Epicurus Exceeded the Labors of Hercules

Hercules and his labors are referenced in several places in Lucretius, in at least one instance comparing favorably to them the achievements of Epicurus. Someday when we have time we could pull together a list of references where they appear and see how many are actually referenced. I know I remember the Nemean lion, the Lernaean Hydra, and I think the Cretan Bull. This graphic doesn’t show all twelve but it, along with this list tweeted by the Trimontium Trust, is still a good reminder. https://trimontium.co.uk/

A #Roman relief of the 12 labours of Hercules representing from left to right the Nemean lion, the Lernaean Hydra, the Erymanthian Boar, the Ceryneian Hind, the Stymphalian birds, the Girdle of Hippolyta, the Augean stables, the Cretan Bull & the Mares of Diomedes -3rd Century AD pic.twitter.com/XSAHLRjzpA

Opening of Book 5 (Bailey): “But a good life could not be without a clean heart; wherefore more rightly is he [Epicurus] counted a god by us, thanks to whom now sweet solaces for life soothe the mind, spread even far and wide among great peoples. But if you think that the deeds of Hercules excel this, you will be carried still further adrift from true reasoning. For what harm to us now were the great gaping jaws of the old Nemean lion and the bristling boar of Arcadia? Or what could the bull of Crete do, or the curse of Lerna, the hydra with its pallisade of poisonous snakes? what the triple-breasted might of threefold Geryon? [How could those birds] have done us such great hurt, who dwelt in the Stymphalian [fen], or the horses of Diomede the Thracian, breathing fire from their nostrils near the coasts of the Bistones and Ismara? Or the guardian of the glowing golden apples of Hesperus’s daughters, the dragon, fierce, with fiery glance, with his vast body twined around the tree-trunk, yea, what harm could he have done beside the Atlantic shore and the grim tracts of ocean, where none of us draws near nor barbarian dares to venture? And all other monsters of this sort which were destroyed, had they not been vanquished, what hurt, pray, could they have done alive? Not a jot, I trow: the earth even now teems in such abundance with wild beasts, and is filled with trembling terrors throughout forests and mighty mountains and deep woods; but for the most part we have power to shun those spots. But unless the heart is cleansed, what battles and perils must we then enter into despite our will?

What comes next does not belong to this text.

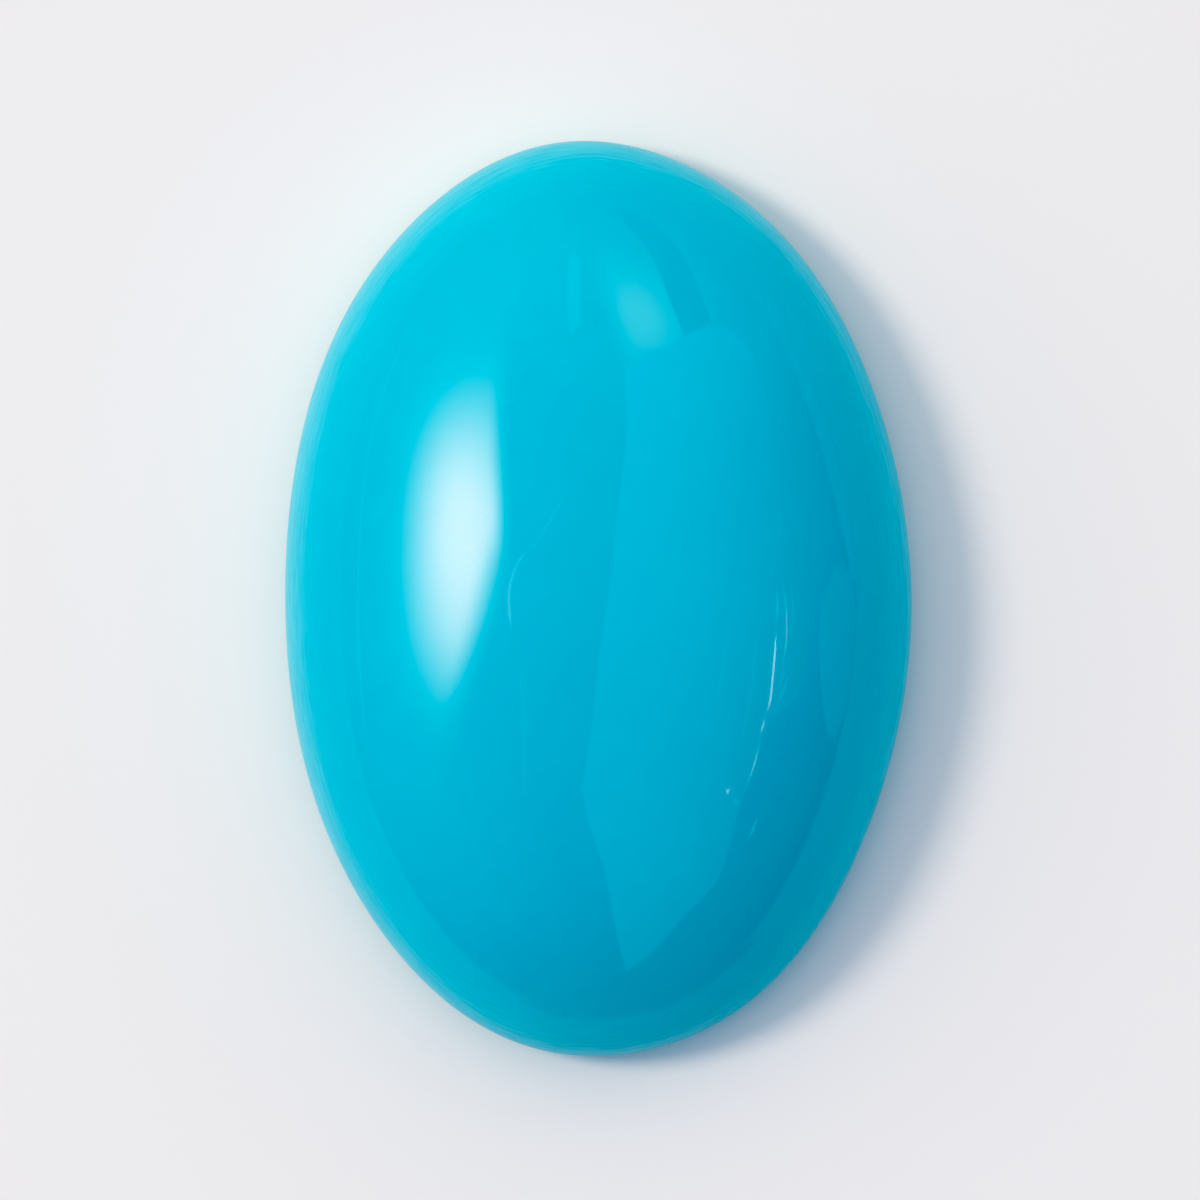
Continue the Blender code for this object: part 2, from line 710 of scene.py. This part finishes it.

What sharp pangs of passion then rend the troubled man, yea and what fears besides? what of pride, filthiness and wantonness? what havoc they work? what of luxury and sloth? He then who has subdued all these and driven them from the mind by speech, not arms, shall this man not rightly be found worthy to rank among the gods? Above all, since ’twas his wont to speak many sayings in good and godlike words about the immortal gods themselves, and in his discourse to reveal the whole nature of things.”